What do we do with the issue of our personal rights? Do we fight for them? That’s our national mantra, isn’t it? And yet, I’m confronted with first, God’s example to me in Jesus Christ. In Philippians 2, God instructs me in no uncertain terms to make Christ’s attitude my attitude. And His attitude is characterized by the fact He gave up His rights and made Himself a servant for the good of God’s kingdom. Second, I watch empirically sister after sister in Christ ensnared and enchained by bitterness over the loss of her rights. Someone oppressed her, sinned against her, did her wrong. Sometimes, bitter people are poor judges of who has and has not legitimately sinned against them. But the other half of the time, they are exactly right. Someone truly has done them wrong. The husband who slept with another woman. The Christian sister who spread lies about them. The church member who went to their pastor with a problem instead of coming to them in person. The pastor who silenced them. The government that denied them the right to vote. The Christian institution that systematically undermined their credibility and destroyed their career. Boy, that can certainly incite bitterness.
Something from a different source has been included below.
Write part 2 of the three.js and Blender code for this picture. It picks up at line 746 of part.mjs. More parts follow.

My sister and I have talked much about this. I have invited her to write a post on bitterness and hope she gets it finished soon. She was the queen of bitter women—and at least half of the things she was bitter about were legitimate. She tells me of the day the Spirit freed her from the oppressive bitterness that weighed her down constantly. She knew she had to let go of her rights. Her rights to retaliate. Her rights to anger. Her right to fight for her way. It didn’t matter if she had the ammunition to win every fight with everyone she was mad at. She was crushed by the weight of it all and fell on her face before God. It was almost like a physical opening of her hands and letting go of the weight of defending her rights. Like Peter talks about in I Peter 2, she FINALLY entrusted herself to the “One who judges justly.”
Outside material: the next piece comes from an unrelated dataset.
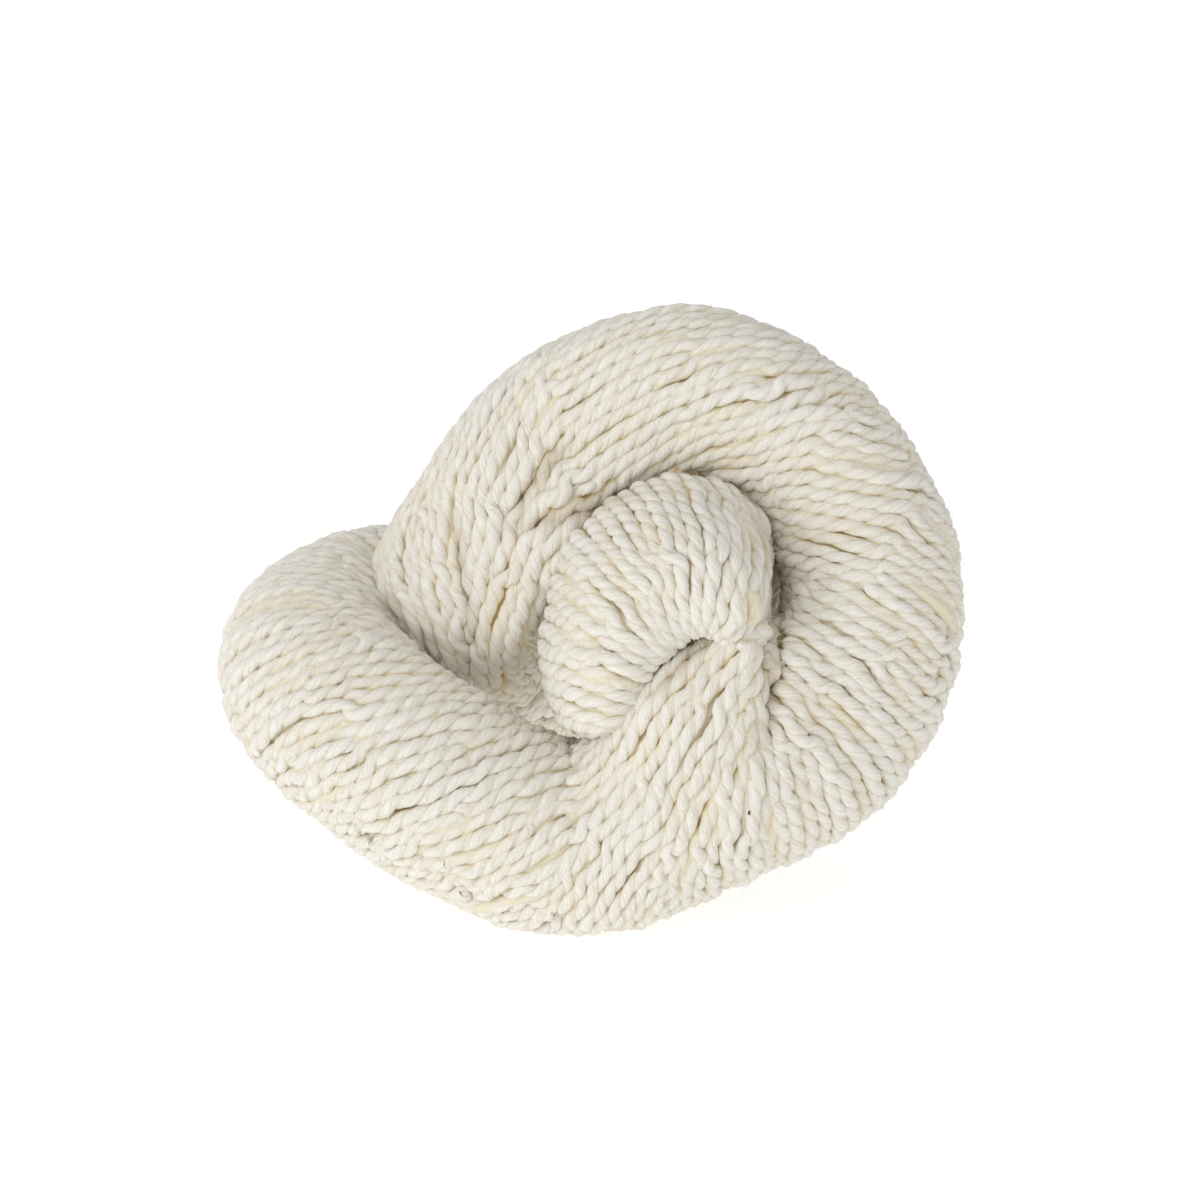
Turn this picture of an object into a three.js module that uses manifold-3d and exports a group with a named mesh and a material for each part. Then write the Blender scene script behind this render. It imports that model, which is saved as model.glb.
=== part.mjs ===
// A twisted hank of undyed two-ply wool yarn, seen end on in its resting pose.
// One fat bundle of yarn makes a wide coil round an eye at the front. From there it runs back, folds and comes
// forward again, and its two runs twist round each other like a short rope. The second run passes through the eye
// from behind and fills it with a knob, whose strands fan out from a pinch.
// Millimetres. x is to the right, y goes away from the viewer and z is up, with the surface it lies on at z = 0.

import * as THREE from "three";
import { mergeVertices } from "three/addons/utils/BufferGeometryUtils.js";
import Module from "manifold-3d";

// Driving sizes of the bundle.
const bundleRibs = 7; // soft ridges of yarn that show round the bundle
const ribPoints = 4; // face points across one ridge
const ribHeight = 0.9; // from the hollow between two ridges to their crest
const turnLength = 104; // length of bundle in which a ridge goes once round
const ringSpacing = 4.6; // between two rings of face points
const bundleParts = 10; // the bundle is swept in this many lengths, then joined

// The bundle's middle line up to the rope: from its foot behind the left lobe, up the arch, clockwise round the coil
// as the viewer sees it, and back past the left lobe. r is the bundle's radius.
const coilStations = [
  { at: "foot, in the rope", x: -13, y: 68, z: 37, r: 8 },
  { at: "foot, low", x: -17, y: 53, z: 34, r: 13 },
  { at: "foot", x: -22, y: 40, z: 37, r: 15 },
  { at: "arch, left foot", x: -21.5, y: 30, z: 50, r: 16 },
  { at: "arch, left", x: -4, y: 25, z: 77, r: 14 },
  { at: "arch, top", x: 15, y: 20, z: 85.5, r: 13.5 },
  { at: "upper right", x: 36, y: 14, z: 75.5, r: 14 },
  { at: "right", x: 45, y: 8, z: 54, r: 15.5 },
  { at: "lower right", x: 37.5, y: 3, z: 32, r: 15.5 },
  { at: "bottom, right", x: 17.5, y: -2, z: 23.5, r: 17 },
  { at: "bottom, left", x: -3, y: 0, z: 15, r: 16.5 },
  { at: "left lobe", x: -30, y: 3, z: 27, r: 17 },
  { at: "left lobe, end", x: -44.5, y: 16, z: 37, r: 16.5 },
  { at: "lobe turns back", x: -41, y: 40, z: 41.5, r: 15.5 },
];

// The rope behind the coil: its middle line, and its two runs, which make one turn to the right round it.
const ropeMiddle = [
  { x: -13, y: 60, z: 41 },
  { x: -11, y: 87, z: 28.3 },
  { x: -6, y: 114, z: 26.5 },
  { x: -2, y: 140, z: 27.5 },
  { x: 2, y: 166, z: 19 },
];
const ropeSteps = 6; // stations along one run
const runOffset = 14.5; // from the rope's middle line to a run's
const runRadius = 15;
const backFold = { x: 3, y: 181, z: 15, r: 13 }; // the turn at the rope's far end

// The second run comes forward through the eye and ends in the knob.
const eyeStations = [
  { at: "into the eye", x: 9, y: 40, z: 46, r: 15.5 },
  { at: "in the eye", x: 14.5, y: 20, z: 54, r: 18 },
  { at: "in the knob", x: 13, y: 5, z: 54, r: 13 },
];

// Soft swells of the bundle's face: the face is pulled by x, y and z, less so with the distance from the place.
const swells = [
  { at: "between arch and knob", x: -12, y: 15, z: 46, by: { x: 1, y: -6, z: 0 }, spread: 13 },
  { at: "inside the arch, left", x: -4, y: 14, z: 63, by: { x: 1.5, y: -5, z: -1 }, spread: 10 },
  { at: "inside the arch, top", x: 8, y: 10, z: 72, by: { x: 0, y: -5, z: -2 }, spread: 9 },
  { at: "collar below the pinch", x: 18, y: -10, z: 40, by: { x: -2, y: -3, z: 6.5 }, spread: 10 },
  { at: "collar, right", x: 27, y: -6, z: 42, by: { x: -2, y: -3.5, z: 7.5 }, spread: 9.5 },
];

// The knob: its pinch, where the strands meet, how far it reaches from there at each angle, counterclockwise from
// the viewer's right, and how much of its full dome it swells to on that side.
const pinch = { x: 14.5, y: -6, z: 45.5 };
const knobReach = [
  { angle: 0, reach: 14, swell: 0.6 },
  { angle: 30, reach: 16.5, swell: 0.9 },
  { angle: 60, reach: 25, swell: 1 },
  { angle: 90, reach: 28, swell: 1 },
  { angle: 120, reach: 26, swell: 1 },
  { angle: 150, reach: 23.5, swell: 1 },
  { angle: 180, reach: 22.5, swell: 1 },
  { angle: 210, reach: 23, swell: 0.85 },
  { angle: 240, reach: 16.5, swell: 0.45 },
  { angle: 270, reach: 12, swell: 0 },
  { angle: 300, reach: 10, swell: 0 },
  { angle: 330, reach: 10, swell: 0 },
];
// Its profile from the pinch over the dome and down into the eye. out is the share of the reach, front is how far
// the dome stands before the pinch where it swells fully, and y is the depth that it has anyway.
const knobProfile = [
  { out: 0, front: 0, y: -6 },
  { out: 0.16, front: 6, y: -7 },
  { out: 0.36, front: 10.5, y: -7 },
  { out: 0.58, front: 11, y: -6.5 },
  { out: 0.78, front: 9, y: -5.5 },
  { out: 0.93, front: 4, y: -3.5 },
  { out: 1.01, front: 0, y: 0 },
  { out: 1.03, front: 0, y: 7 },
  { out: 0.9, front: 0, y: 15 },
  { out: 0.6, front: 0, y: 20 },
  { out: 0, front: 0, y: 22 },
];
const knobRibs = 9;
const knobRibHeight = 0.8;
const knobRings = 18;

// The strands in the heart of the rope, between the two runs.
const heartRadius = 8;
const heartPoints = 10;
const heartRings = 12;

const mergeWithin = 0.002; // points closer than this are one point
const floorDepth = 40; // of the block that trims the underside flat
const floorSpan = 400;

const fullTurn = Math.PI * 2;
const wasm = await Module();
wasm.setup();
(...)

It was after this that her husband left her for another woman. I watched her walk through that bitter betrayal, and I remain amazed to this day at the freedom God granted her when she let go of her rights to bitterness and anger and entrusted herself to Him who judges justly. She wasn’t defined by her husband’s infidelity. And she didn’t have to spend her days figuring out how to get even with him or show him how badly he had failed his obligations to her. She trusted herself to God, and He worked in that situation to free her precisely through grace rather than a bitter grasping of her rights. She is one of the most vibrant, free divorced women I know, with a crazy busy life of ministry. I have watched her enslaved by her bitterness since I was a child, and now that she has the biggest circumstance in her life over which to be bitter, it holds no power over her at all. It’s beautiful.
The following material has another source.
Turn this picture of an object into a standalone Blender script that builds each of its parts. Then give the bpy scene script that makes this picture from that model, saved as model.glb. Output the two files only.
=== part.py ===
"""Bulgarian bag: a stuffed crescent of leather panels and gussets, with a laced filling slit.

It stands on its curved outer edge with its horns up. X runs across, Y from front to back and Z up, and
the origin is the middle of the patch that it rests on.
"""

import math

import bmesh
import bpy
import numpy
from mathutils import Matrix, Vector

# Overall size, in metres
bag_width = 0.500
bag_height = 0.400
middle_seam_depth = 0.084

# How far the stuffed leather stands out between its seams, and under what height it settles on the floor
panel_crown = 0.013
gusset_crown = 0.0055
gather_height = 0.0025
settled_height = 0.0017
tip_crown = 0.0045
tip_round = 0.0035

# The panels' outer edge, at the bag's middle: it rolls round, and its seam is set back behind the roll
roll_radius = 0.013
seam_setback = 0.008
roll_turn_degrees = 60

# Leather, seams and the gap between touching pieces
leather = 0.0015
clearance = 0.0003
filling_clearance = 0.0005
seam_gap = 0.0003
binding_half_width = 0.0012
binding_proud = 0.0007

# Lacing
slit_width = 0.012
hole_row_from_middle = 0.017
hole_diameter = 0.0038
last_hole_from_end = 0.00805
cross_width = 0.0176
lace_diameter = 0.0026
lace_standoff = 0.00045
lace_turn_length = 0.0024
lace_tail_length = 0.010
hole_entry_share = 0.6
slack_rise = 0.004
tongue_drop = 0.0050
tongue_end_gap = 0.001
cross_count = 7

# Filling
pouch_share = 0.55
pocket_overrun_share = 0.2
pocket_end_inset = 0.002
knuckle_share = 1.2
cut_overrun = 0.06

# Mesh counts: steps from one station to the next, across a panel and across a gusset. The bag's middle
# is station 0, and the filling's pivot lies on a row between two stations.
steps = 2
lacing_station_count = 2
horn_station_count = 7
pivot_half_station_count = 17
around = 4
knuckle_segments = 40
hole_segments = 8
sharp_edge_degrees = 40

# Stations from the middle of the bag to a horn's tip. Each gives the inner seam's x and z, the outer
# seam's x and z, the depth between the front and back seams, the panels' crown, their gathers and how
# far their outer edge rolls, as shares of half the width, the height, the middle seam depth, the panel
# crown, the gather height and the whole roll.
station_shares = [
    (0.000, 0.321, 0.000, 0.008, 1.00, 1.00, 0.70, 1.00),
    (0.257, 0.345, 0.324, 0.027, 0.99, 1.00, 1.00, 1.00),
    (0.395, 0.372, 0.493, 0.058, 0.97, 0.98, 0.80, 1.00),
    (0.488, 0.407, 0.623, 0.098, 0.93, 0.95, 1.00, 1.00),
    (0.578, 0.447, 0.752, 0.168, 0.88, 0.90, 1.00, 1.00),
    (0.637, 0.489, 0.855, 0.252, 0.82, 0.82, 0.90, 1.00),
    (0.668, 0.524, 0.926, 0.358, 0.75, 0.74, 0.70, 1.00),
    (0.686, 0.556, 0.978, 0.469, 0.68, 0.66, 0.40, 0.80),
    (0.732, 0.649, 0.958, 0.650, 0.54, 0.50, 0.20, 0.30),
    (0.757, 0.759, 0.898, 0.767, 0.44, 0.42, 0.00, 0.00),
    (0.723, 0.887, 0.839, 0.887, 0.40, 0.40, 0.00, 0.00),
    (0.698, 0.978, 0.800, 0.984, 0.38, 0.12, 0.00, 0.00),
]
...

Someone sinned against you. They may have done it in an institutional setting surrounded by people who knew better but said nothing. They may have done it privately in your home. It was wrong. It hurt dearly. It affected you long term. Your choices now are bitterness or grace. I highly recommend grace. Ladies, it’s ok to let go of your rights. You can trust the One who judges justly to perhaps defend you, but to most definitely use you as you are spent like Christ for the furtherance of His kingdom. And THAT is freedom, my friends.

3 Responses to Rights, Oppression, and Bitterness

  1. Wenatchee the Hatchet January 29, 2010 at 2:21 pm #

    A useful distinction I have learned from some of my political science pals over the years is that there is a distinction to be made between a right and a liberty. In the last century the distinction has been blurred to the detriment of our understanding both in terms of politics and other applied ethics. Christ did not exercise His rights but He did exercise His liberty as our savior. A right implies something that can be asserted and, if withheld, protested in times when it is absent. Liberty conveys more the sense that one is free from the restraint of something, is not impelled by whatever that something may be. I know quite a few people who would cling to their rights and have often wanted to cling to them myself, but frequently we sin against others or are sinned against when these rights get asserted. There does come a point where, as Paul put it, we must ask ourselves why we would not rather be wronged so that the name of Christ isn't impugned. I wish I had more practical insight than these abstractions.

    Liberty is a complex term and can encompass both the negative sense (the lack of coercion to do or be a certain thing) and a positive sense (the freedom to be or do what one will). Clearly for a Christian there are limits to liberty and Christ can be considered our example both in not clinging to His rights but also living a life of paradoxicaly liberty in service. I would be the last person to claim I effectively live that out!

  2. Wendy January 29, 2010 at 2:32 pm #

    Thanks for that insightful and helpful comment, WtH. I will be thinking on that for a bit.

  3. bekahmae January 29, 2010 at 8:34 pm #

    A professor once told us that, as believers, the only right we continue to assert is the one found in John 1:12, “But to all who did receive him, who believed in his name, he gave the right to become children of God.”

    All other rights we claim to have held as humans are submitted to his will at salvation. That thought has done wonders for my issues with bitterness. Does that mean I just let people walk over me? No! I still hold people accountable, my feelings still hurt when I am let down or betrayed. But at the end of the day, I follow the instructions of Paul who says that as much as we are able we should live in peace with everyone and remember past that that the Lord is Sovereign. Remembering the words of Joseph to his brothers gives a liberating perspective on rights, bitterness and God's sovereignty.

    Thanks for starting this conversation!